----- RECORDED INFORMATION -----

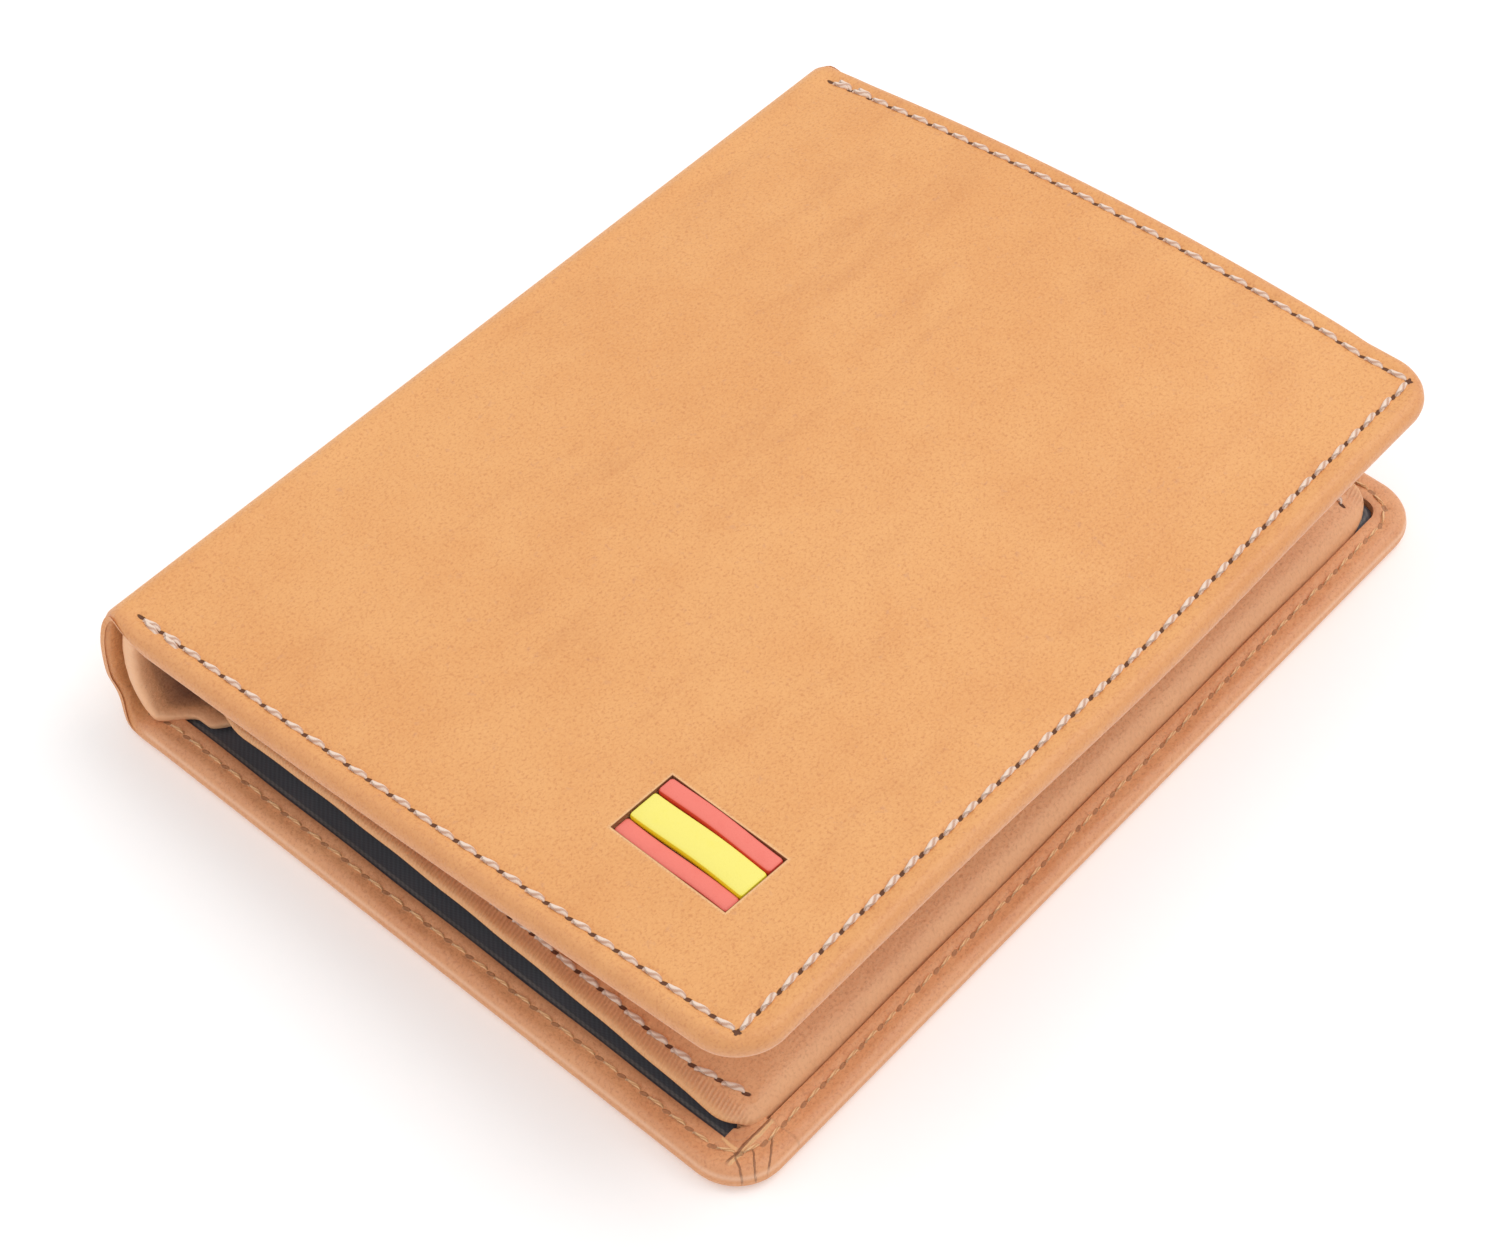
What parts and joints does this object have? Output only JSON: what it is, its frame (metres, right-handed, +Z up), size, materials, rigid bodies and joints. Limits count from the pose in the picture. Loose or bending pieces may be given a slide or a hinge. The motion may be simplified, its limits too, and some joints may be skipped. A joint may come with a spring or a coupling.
{
  "type": "bifold wallet",
  "caption": "Portrait bifold wallet in tan turned-edge leather, two coupled folds along the spine, arched inner panel, note compartment, card pockets, clear window and a banded corner inlay.",
  "frame": {"origin": "middle of the closed wallet's footprint, on the surface it lies on", "axes": "+X from the spine to the free edge, +Y along the spine from the inlay's end, +Z up out of the front cover"},
  "size_m": [0.0954, 0.125, 0.0252],
  "materials": {
    "outer_leather": "smooth aniline calf leather, satin",
    "inner_leather": "smooth calf leather, satin",
    "lining_cloth": "fine twill lining, matte",
    "ecru_thread": "twisted polyester thread",
    "golden_thread": "twisted polyester thread",
    "board": "bonded leather board, matte",
    "clear_film": "clear vinyl film",
    "inlay_red": "painted smooth leather",
    "inlay_yellow": "painted smooth leather"
  },
  "bodies": {
    "back": {"back_cover": "outer_leather", "back_board": "board", "back_lining": "lining_cloth", "back_outer_thread": "ecru_thread", "back_inner_thread": "golden_thread", "back_panel": "inner_leather", "back_panel_lining": "lining_cloth", "back_panel_thread": "ecru_thread", "note_seam": "lining_cloth", "card_pocket_1": "inner_leather", "card_pocket_2": "inner_leather", "card_pocket_3": "inner_leather", "card_pocket_thread": "ecru_thread"},
    "spine": {"spine_cover": "outer_leather", "spine_lining": "inner_leather"},
    "front": {"front_cover": "outer_leather", "front_board": "board", "front_lining": "lining_cloth", "front_outer_thread": "ecru_thread", "front_inner_thread": "golden_thread", "front_panel": "inner_leather", "front_panel_thread": "ecru_thread", "slip_pocket": "inner_leather", "window_film": "clear_film", "window_frame": "inner_leather", "window_thread": "ecru_thread", "inlay_band_lower": "inlay_red", "inlay_band_middle": "inlay_yellow", "inlay_band_upper": "inlay_red"}
  },
  "joints": [
    {"name": "back_fold", "type": "hinge", "parent": "back", "child": "spine", "pos_m": [-0.04625, 0, 0.0015], "axis": [0, -1, 0], "range_deg": [0, 90]},
    {"name": "front_fold", "type": "hinge", "parent": "spine", "child": "front", "pos_m": [-0.04625, 0, 0.0167], "axis": [0, -1, 0], "range_deg": [0, 85.65]}
  ],
  "couplings": [
    {"joint": "front_fold", "follows": "back_fold", "ratio": 0.95167}
  ]
}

-----

--- AIM OF THE EXERCISE ---
Identify and copy the lines holding the word "materials".

--- FULL SOLUTION ---
What parts and joints does this object have? Output only JSON: what it is, its frame (metres, right-handed, +Z up), size, materials, rigid bodies and joints. Limits count from the pose in the picture. Loose or bending pieces may be given a slide or a hinge. The motion may be simplified, its limits too, and some joints may be skipped. A joint may come with a spring or a coupling.
  "materials": {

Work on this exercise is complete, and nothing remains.